Sometimes, the default evaluators on Agenta may not be sufficient for your specific use case. In such cases, you can create a custom evaluator to suit your specific needs. Custom evaluators are written in Python.

For the moment, there are limitation on the code that can be written in the custom evaluator. Our backend uses RestrictedPython to execute the code which limits the libraries that can be used.

Accessing the Evaluator Page

To create a custom evaluator on Agenta, simply click on the Evaluations button in the sidebar menu, and then select the “Evaluators” tab within the Evaluations page.

Creating an Evaluator

On the Evaluators tab, click on the “New Evaluator” button at the top right corner of your screen which would open a modal prompting you to provide the following information:

  1. Evaluator name: Enter a unique and descriptive name for your custom evaluator.
  2. Evaluator Template: Choose a template for your custom evaluator. This could be based on the specific criteria or type of evaluation you want.

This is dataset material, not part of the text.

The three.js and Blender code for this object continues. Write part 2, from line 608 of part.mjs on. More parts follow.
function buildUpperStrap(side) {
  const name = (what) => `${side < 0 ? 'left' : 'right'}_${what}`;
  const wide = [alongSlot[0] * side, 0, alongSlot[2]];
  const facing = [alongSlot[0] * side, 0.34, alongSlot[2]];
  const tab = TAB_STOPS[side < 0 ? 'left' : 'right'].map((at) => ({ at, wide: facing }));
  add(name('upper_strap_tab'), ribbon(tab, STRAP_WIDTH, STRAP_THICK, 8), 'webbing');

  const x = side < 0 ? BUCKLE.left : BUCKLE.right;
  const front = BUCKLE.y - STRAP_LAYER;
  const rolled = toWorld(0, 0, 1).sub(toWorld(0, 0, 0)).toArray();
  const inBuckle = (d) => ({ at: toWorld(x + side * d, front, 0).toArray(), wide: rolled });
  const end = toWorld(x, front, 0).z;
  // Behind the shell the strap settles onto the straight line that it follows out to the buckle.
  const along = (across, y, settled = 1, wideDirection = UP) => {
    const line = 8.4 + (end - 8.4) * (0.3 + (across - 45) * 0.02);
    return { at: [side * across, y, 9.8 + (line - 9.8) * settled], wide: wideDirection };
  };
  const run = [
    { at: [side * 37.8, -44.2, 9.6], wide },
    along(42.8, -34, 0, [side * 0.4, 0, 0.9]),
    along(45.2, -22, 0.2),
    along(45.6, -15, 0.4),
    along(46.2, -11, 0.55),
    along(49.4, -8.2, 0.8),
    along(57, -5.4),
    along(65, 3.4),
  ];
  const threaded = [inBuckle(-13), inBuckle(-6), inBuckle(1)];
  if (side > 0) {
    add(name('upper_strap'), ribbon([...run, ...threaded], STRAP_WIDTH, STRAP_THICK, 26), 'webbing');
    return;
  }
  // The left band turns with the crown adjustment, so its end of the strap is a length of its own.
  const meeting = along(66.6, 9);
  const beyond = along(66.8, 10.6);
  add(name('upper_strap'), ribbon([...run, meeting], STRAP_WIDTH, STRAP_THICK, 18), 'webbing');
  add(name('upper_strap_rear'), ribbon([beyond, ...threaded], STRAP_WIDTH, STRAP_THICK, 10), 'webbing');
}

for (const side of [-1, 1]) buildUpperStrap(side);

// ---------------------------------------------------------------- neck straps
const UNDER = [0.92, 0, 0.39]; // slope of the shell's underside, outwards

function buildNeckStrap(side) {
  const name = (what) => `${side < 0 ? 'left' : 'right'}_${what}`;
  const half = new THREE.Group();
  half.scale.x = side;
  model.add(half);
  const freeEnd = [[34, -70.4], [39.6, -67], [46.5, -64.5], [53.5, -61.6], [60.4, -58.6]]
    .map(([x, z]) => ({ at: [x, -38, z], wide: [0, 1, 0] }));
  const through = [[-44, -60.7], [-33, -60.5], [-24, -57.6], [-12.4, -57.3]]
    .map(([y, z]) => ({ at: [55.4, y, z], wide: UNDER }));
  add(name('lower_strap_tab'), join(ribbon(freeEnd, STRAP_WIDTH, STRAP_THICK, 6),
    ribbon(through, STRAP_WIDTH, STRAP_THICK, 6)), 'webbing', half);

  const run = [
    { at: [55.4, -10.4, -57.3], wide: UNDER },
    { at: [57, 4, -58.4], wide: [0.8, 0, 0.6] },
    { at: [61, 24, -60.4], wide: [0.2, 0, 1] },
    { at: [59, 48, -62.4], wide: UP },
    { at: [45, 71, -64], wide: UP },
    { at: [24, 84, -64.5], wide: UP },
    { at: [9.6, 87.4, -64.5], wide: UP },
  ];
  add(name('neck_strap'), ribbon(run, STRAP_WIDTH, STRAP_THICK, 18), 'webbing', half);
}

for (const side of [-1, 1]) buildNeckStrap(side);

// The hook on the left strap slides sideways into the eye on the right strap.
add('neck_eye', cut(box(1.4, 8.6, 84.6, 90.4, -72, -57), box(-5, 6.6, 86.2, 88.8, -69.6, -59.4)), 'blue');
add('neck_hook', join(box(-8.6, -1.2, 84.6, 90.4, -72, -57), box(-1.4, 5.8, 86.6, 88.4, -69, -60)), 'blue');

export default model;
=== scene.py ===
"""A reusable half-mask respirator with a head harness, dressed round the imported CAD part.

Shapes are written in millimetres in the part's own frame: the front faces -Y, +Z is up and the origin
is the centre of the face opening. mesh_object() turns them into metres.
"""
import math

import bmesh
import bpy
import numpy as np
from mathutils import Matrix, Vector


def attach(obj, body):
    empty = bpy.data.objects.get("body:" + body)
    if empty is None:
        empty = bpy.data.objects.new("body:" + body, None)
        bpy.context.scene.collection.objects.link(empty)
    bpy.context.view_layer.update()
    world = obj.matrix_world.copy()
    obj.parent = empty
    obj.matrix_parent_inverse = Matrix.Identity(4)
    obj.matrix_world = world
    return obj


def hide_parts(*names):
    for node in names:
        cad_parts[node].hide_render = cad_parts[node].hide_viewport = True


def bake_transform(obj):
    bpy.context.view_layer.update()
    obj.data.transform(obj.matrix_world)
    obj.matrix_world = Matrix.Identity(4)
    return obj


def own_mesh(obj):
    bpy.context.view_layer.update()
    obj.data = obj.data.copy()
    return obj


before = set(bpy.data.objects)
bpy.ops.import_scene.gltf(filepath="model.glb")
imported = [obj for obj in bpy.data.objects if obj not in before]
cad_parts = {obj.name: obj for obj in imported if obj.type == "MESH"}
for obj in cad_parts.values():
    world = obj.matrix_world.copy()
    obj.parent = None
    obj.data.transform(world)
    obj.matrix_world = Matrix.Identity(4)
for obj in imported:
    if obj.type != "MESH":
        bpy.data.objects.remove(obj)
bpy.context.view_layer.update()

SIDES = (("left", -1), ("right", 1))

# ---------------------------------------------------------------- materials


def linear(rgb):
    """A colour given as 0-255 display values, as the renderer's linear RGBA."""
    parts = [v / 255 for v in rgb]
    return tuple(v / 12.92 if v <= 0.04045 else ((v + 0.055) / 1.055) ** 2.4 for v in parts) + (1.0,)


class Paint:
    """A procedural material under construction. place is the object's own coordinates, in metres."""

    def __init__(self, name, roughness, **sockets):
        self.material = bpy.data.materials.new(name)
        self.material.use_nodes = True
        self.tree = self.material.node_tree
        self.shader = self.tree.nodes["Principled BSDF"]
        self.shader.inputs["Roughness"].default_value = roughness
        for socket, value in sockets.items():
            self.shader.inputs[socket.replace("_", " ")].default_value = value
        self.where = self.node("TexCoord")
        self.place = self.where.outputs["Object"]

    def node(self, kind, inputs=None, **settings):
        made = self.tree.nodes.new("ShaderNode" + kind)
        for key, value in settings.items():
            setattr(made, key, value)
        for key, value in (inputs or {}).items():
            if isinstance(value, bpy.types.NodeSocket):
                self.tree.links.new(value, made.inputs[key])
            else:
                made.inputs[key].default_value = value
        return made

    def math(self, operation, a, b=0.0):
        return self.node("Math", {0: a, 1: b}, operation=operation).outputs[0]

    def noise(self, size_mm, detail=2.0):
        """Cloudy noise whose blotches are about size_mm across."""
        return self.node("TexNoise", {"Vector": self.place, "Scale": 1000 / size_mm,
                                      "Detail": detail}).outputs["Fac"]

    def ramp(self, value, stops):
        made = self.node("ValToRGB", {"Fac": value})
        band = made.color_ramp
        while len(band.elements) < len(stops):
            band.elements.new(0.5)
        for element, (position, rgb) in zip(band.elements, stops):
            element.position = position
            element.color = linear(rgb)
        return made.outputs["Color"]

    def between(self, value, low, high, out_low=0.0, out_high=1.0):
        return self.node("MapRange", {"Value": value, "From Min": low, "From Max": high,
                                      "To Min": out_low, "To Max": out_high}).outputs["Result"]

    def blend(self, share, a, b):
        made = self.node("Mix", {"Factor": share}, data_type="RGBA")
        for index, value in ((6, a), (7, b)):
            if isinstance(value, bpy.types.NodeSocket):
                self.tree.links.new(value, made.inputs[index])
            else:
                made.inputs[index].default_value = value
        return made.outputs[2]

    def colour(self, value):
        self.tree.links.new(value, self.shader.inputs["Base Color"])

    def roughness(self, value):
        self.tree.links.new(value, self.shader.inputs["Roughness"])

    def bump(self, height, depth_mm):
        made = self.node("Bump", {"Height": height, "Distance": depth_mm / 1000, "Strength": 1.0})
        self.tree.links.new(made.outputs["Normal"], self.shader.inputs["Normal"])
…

Click on the “Create” button within the modal to confirm and complete the creation of your custom evaluator.

Evaluation code

Your code should include on function called evaluate with the following signature:

from typing import Dict

def evaluate(
    app_params: Dict[str, str],
    inputs: Dict[str, str],
    output: str,
    correct_answer: str
) -> float:

The function should return a float value which is the score of the evaluation. The score should be between 0 and 1. 0 means the evaluation failed and 1 means the evaluation passed.

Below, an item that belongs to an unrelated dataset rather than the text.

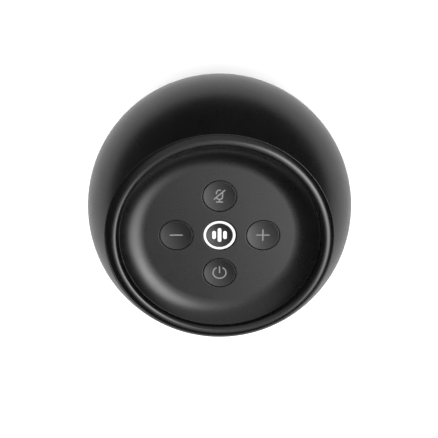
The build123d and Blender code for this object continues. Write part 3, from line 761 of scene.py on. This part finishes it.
# ================================================================ studio
CAMERA_TILT = radians(26.3)  # off the vertical axis, towards the back
CAMERA_DISTANCE = 7.5 * BALL
CAMERA_LENS, SENSOR = 80.5, 36.0
FRAME_DROP = 0.0315  # the ball's centre stands above the middle of the frame
FRAME_ASIDE = -0.0012
WORLD_STRENGTH = 2.05
FLOOR_REACH = 6.0
TENT_RADIUS = 4.0
LAMP_SKIRT = (0.05, 0.45)  # the lamps fade out between these heights above the horizon
LOBES = (
    # axis, strength, dark past, full within (degrees), whether it is a lamp
    ((0.0, -0.443, -0.896), 0.85, 78.5, 68.0, False),  # white sweep below and behind
    ((0.36, -0.10, 0.92), 7.0, 17.0, 6.0, True),  # upper half of the tall softbox to the right
    ((0.39, -0.46, 0.80), 5.0, 20.0, 4.0, True),  # its lower half
    ((0.24, -0.30, 0.92), 1.3, 30.0, 6.0, True),  # its spill to the left
    ((0.02, 0.45, 0.89), 0.75, 50.0, 25.0, True),  # weak light over the back
)


def studio_camera():
    """Camera behind and above the hub, turned so that the back of the ball is at the top."""
    data = bpy.data.cameras.new("Camera")
    data.lens, data.sensor_width = CAMERA_LENS, SENSOR
    data.shift_x, data.shift_y = FRAME_ASIDE, -FRAME_DROP
    camera = bpy.data.objects.new("Camera", data)
    bpy.context.scene.collection.objects.link(camera)
    towards = Vector((0, sin(CAMERA_TILT), cos(CAMERA_TILT)))
    up = Vector((0, cos(CAMERA_TILT), -sin(CAMERA_TILT)))
    across = up.cross(towards)
    turn_to = Matrix((across, up, towards)).transposed().to_4x4()
    camera.matrix_world = Matrix.Translation(Vector((0, 0, CENTRE)) + towards * CAMERA_DISTANCE) @ turn_to
    bpy.context.scene.camera = camera


def sky(name, lobes):
    """Glow of the light tent by direction, as the sum of its lobes."""
    material = bpy.data.materials.new(name)
    material.use_nodes = True
    tree = material.node_tree
    tree.nodes.clear()
    out = tree.nodes.new("ShaderNodeOutputMaterial")
    glow = tree.nodes.new("ShaderNodeEmission")
    tree.links.new(glow.outputs["Emission"], out.inputs["Surface"])
    place = tree.nodes.new("ShaderNodeTexCoord").outputs["Object"]
    unit = tree.nodes.new("ShaderNodeVectorMath")
    unit.operation = "NORMALIZE"
    tree.links.new(place, unit.inputs[0])

    def fade(value, start, end, low, high):
        node = tree.nodes.new("ShaderNodeMapRange")
        node.interpolation_type = "SMOOTHSTEP"
        for key, number in (("From Min", start), ("From Max", end), ("To Min", low), ("To Max", high)):
            node.inputs[key].default_value = number
        tree.links.new(value, node.inputs["Value"])
        return node.outputs["Result"]

    def combine(kind, a, b):
        node = tree.nodes.new("ShaderNodeMath")
        node.operation = kind
        tree.links.new(a, node.inputs[0])
        tree.links.new(b, node.inputs[1])
        return node.outputs["Value"]

    split = tree.nodes.new("ShaderNodeSeparateXYZ")
    tree.links.new(unit.outputs["Vector"], split.inputs["Vector"])
    above = fade(split.outputs["Z"], *LAMP_SKIRT, 0, 1)
    total = None
    for axis, strength, dark, full, lamp in lobes:
        dot = tree.nodes.new("ShaderNodeVectorMath")
        dot.operation = "DOT_PRODUCT"
        tree.links.new(unit.outputs["Vector"], dot.inputs[0])
        dot.inputs[1].default_value = Vector(axis).normalized()
        lobe = fade(dot.outputs["Value"], cos(radians(dark)), cos(radians(full)), 0, strength)
        if lamp:
            lobe = combine("MULTIPLY", lobe, above)
        total = combine("ADD", total, lobe) if total else lobe
    tree.links.new(total, glow.inputs["Strength"])
    material.cycles.emission_sampling = "NONE"
    return material


def light_tent(centre, radius, lobes):
    """Round tent about the hub that only reflections see."""
    bm = bmesh.new()
    bmesh.ops.create_uvsphere(bm, u_segments=96, v_segments=48, radius=radius)
    mesh = bpy.data.meshes.new("Light_tent")
    bm.to_mesh(mesh)
    bm.free()
    mesh.materials.append(sky("light tent", lobes))
    piece = bpy.data.objects.new("Light_tent", mesh)
    bpy.context.scene.collection.objects.link(piece)
    piece.location = centre
    piece.visible_camera = False
    piece.visible_diffuse = False
    piece.visible_shadow = False
    piece.visible_transmission = False


def floor():
    """Plain pale floor; reflections see the light tent in its place."""
    nodes = Nodes("studio floor", grey(0.95), 0.9, 0.0)
    nodes.tint(nodes.noise(2.0, detail=2), grey(0.945), grey(0.955))
    bm = bmesh.new()
    corners = ((-1, -1), (1, -1), (1, 1), (-1, 1))
    bm.faces.new([bm.verts.new((x * FLOOR_REACH, y * FLOOR_REACH, 0)) for x, y in corners])
    piece = finish_mesh("Floor", bm, nodes.material)
    piece.visible_glossy = False


def studio():
    """Camera, floor, light tent and the even white light of the room."""
    studio_camera()
    floor()
    light_tent((0, 0, CENTRE), TENT_RADIUS, LOBES)
    world = bpy.data.worlds.new("World")
    world.use_nodes = True
    background = world.node_tree.nodes["Background"]
    background.inputs["Color"].default_value = (1, 1, 1, 1)
    background.inputs["Strength"].default_value = WORLD_STRENGTH
    world.cycles_visibility.glossy = False
    bpy.context.scene.world = world
    scene = bpy.context.scene
    scene.view_settings.view_transform = "Standard"
    scene.view_settings.look = "None"


upper_shell()
top_rim()
top_panel()
for button_name, spot in PLACES.items():
    button(button_name, spot)
assistant_cap()
light_ring()
legends()
studio()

The parameters are as follows:

  1. app_params: A dictionary containing the configuration of the app. This would include the prompt, model and all the other parameters specified in the playground with the same naming.
  2. inputs: A dictionary containing the inputs of the app.
  3. output: The generated output of the app.
  4. correct_answer: The correct answer of the app.

For instance, exact match would be implemented as follows:

from typing import Dict

def evaluate(
    app_params: Dict[str, str],
    inputs: Dict[str, str],
    output: str,
    correct_answer: str
) -> float:
    return 1 if output == correct_answer else 0